SHORT TASK. Repeat everything from the line holding "footprint(panel_rim - 0.2);" to the line holding "obj.matrix_world = world", inclusive, exactly. Leave out the rest.
════════════════════
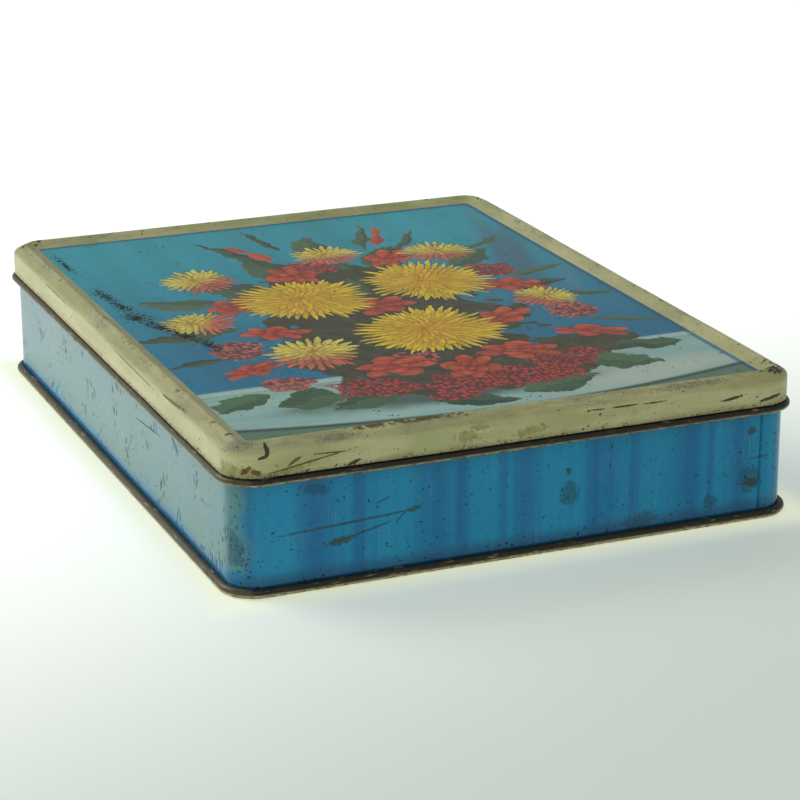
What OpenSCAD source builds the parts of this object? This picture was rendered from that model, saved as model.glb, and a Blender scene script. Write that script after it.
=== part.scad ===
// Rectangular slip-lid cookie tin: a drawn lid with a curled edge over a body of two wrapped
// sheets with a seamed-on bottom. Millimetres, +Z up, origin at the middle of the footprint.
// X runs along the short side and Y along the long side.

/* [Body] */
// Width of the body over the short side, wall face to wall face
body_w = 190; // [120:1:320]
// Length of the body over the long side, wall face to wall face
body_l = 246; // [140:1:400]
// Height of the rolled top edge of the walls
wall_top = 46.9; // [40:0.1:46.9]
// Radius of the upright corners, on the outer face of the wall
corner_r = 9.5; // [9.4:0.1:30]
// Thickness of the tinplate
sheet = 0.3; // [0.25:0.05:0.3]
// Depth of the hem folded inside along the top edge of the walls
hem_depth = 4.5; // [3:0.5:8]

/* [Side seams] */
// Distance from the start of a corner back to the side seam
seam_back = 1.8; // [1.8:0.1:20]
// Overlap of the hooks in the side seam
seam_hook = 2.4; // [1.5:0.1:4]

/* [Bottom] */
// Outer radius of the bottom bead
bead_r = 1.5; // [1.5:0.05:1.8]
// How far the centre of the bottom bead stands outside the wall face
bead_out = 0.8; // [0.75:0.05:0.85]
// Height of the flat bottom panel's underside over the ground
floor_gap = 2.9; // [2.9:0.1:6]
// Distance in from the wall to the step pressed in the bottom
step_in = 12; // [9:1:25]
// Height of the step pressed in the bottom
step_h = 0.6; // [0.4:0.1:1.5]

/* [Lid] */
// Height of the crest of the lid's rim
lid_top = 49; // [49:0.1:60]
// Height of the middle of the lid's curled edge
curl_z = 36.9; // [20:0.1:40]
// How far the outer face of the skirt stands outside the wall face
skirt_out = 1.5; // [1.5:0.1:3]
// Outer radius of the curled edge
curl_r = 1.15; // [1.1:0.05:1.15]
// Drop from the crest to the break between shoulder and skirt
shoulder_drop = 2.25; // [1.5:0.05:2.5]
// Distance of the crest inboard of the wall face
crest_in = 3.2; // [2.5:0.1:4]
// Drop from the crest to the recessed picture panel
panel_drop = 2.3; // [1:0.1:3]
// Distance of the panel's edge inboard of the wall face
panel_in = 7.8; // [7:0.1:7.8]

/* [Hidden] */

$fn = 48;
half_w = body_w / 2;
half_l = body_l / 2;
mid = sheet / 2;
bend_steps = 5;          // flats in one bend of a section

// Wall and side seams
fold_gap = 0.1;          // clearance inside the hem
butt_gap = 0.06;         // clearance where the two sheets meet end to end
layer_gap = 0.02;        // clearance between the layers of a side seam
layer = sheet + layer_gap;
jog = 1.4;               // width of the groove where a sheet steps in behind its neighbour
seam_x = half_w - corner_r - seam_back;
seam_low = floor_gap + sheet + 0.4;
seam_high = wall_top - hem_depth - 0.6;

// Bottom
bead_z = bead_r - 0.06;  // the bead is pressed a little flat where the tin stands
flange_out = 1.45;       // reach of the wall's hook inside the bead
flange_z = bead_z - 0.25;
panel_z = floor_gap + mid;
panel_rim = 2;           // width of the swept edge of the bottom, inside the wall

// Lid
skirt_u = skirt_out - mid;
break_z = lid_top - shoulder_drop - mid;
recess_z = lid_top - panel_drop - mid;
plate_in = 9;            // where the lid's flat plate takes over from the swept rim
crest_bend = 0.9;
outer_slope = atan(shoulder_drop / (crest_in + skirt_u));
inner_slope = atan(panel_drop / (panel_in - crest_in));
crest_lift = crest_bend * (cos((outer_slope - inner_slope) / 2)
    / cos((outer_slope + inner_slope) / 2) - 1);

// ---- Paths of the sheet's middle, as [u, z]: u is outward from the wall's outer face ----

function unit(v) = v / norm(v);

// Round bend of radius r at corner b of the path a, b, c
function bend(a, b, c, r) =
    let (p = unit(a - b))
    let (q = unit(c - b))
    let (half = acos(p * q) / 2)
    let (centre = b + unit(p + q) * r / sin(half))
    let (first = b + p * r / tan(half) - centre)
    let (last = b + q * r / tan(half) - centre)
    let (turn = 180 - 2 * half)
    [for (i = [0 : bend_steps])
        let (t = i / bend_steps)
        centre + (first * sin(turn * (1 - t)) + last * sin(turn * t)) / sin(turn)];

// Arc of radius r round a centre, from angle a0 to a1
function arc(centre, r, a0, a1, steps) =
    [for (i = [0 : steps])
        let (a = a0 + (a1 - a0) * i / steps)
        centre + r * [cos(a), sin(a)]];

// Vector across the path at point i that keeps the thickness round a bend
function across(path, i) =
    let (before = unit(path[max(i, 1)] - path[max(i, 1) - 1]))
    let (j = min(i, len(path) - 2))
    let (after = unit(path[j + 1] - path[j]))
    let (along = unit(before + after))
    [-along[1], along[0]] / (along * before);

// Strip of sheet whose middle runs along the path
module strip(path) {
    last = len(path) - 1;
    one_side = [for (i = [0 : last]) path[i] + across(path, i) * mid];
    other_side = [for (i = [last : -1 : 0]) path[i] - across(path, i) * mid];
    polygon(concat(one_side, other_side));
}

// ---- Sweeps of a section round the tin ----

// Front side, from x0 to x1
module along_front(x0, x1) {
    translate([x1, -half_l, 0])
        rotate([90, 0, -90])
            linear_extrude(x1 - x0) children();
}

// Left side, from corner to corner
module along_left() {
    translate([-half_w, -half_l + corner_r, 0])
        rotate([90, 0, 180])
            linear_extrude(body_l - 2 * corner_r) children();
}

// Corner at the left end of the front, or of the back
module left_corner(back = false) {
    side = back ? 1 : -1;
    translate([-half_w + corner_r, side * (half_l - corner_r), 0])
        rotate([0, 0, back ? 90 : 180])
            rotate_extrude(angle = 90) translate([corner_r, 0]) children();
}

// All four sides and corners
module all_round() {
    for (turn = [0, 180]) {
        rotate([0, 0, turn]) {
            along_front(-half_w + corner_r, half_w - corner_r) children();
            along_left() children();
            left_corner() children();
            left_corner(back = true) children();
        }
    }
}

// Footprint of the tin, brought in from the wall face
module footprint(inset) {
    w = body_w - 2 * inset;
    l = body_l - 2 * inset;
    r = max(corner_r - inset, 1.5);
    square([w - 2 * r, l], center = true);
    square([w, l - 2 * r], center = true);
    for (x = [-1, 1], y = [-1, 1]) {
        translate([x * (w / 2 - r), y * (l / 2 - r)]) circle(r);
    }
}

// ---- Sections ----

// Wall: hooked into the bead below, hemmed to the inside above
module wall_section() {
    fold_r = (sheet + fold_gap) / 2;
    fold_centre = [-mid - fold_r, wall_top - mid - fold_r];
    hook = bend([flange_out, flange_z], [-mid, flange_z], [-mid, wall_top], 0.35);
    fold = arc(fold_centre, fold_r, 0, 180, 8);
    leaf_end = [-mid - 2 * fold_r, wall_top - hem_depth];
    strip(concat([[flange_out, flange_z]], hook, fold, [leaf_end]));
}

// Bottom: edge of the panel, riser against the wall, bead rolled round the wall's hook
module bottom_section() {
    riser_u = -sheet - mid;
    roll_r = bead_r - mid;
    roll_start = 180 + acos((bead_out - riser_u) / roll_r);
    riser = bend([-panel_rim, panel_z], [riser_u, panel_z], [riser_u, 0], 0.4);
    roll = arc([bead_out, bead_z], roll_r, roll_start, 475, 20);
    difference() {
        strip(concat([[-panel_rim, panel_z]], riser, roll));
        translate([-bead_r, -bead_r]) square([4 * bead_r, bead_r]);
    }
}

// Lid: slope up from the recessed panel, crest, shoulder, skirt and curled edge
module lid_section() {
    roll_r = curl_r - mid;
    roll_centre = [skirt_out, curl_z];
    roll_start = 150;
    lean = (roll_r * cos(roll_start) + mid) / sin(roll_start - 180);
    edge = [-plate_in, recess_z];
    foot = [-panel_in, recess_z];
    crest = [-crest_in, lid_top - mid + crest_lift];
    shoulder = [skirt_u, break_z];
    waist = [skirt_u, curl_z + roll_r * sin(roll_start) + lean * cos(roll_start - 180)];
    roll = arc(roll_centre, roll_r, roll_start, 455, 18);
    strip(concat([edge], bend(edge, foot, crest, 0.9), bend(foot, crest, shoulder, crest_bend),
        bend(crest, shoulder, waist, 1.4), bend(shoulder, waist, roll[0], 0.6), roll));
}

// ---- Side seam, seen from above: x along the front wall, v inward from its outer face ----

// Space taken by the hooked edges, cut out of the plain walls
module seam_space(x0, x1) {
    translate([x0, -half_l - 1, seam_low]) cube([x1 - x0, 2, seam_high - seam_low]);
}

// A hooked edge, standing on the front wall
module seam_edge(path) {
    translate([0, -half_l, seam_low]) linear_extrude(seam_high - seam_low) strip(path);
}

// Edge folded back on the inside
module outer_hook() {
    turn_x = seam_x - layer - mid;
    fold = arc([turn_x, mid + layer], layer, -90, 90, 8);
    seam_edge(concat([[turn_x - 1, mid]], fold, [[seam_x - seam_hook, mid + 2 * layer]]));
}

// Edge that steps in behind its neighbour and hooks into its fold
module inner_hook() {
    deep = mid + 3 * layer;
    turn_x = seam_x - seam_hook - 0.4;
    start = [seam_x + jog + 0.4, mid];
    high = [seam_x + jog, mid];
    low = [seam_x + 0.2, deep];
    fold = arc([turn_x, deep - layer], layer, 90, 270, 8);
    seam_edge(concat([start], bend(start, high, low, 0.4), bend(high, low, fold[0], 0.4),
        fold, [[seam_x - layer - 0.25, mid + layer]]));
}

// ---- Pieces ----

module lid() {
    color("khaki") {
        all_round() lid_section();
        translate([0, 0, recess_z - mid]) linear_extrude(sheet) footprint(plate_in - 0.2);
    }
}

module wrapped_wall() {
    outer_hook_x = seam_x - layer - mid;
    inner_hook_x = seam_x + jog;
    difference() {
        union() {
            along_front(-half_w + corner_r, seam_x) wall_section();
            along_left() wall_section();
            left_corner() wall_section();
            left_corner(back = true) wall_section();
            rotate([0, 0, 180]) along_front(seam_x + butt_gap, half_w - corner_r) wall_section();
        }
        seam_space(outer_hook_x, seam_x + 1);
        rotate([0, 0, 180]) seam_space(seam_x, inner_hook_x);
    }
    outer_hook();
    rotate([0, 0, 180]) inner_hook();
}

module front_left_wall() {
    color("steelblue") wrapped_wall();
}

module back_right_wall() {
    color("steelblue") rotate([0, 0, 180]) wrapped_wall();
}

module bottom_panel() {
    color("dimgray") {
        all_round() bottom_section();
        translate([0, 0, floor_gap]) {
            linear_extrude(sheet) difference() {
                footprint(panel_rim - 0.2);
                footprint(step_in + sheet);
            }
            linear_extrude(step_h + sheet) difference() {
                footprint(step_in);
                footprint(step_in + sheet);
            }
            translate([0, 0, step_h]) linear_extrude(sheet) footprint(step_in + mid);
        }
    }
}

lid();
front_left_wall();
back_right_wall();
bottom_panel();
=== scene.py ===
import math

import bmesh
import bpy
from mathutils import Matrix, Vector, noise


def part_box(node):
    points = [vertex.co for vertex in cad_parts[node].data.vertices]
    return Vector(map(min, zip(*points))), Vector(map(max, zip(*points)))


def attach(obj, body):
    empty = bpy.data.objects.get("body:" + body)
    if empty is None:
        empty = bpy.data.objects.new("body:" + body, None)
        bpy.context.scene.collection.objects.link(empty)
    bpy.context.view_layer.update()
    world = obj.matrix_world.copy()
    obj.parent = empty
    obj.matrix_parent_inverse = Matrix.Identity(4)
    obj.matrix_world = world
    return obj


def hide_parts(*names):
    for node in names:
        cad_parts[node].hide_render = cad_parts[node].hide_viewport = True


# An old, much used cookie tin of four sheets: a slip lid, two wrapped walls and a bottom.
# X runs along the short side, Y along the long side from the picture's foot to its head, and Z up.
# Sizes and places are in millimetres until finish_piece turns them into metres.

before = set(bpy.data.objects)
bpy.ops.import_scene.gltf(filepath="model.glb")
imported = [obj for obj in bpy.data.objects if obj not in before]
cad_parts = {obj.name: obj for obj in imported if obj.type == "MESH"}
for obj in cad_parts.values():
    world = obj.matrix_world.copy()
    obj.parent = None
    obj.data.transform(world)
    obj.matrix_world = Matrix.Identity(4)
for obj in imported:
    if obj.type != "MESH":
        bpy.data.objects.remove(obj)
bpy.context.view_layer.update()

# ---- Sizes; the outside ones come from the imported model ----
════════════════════
SOLVED PROBLEM.
                footprint(panel_rim - 0.2);
                footprint(step_in + sheet);
            }
            linear_extrude(step_h + sheet) difference() {
                footprint(step_in);
                footprint(step_in + sheet);
            }
            translate([0, 0, step_h]) linear_extrude(sheet) footprint(step_in + mid);
        }
    }
}

lid();
front_left_wall();
back_right_wall();
bottom_panel();
=== scene.py ===
import math

import bmesh
import bpy
from mathutils import Matrix, Vector, noise


def part_box(node):
    points = [vertex.co for vertex in cad_parts[node].data.vertices]
    return Vector(map(min, zip(*points))), Vector(map(max, zip(*points)))


def attach(obj, body):
    empty = bpy.data.objects.get("body:" + body)
    if empty is None:
        empty = bpy.data.objects.new("body:" + body, None)
        bpy.context.scene.collection.objects.link(empty)
    bpy.context.view_layer.update()
    world = obj.matrix_world.copy()
    obj.parent = empty
    obj.matrix_parent_inverse = Matrix.Identity(4)
    obj.matrix_world = world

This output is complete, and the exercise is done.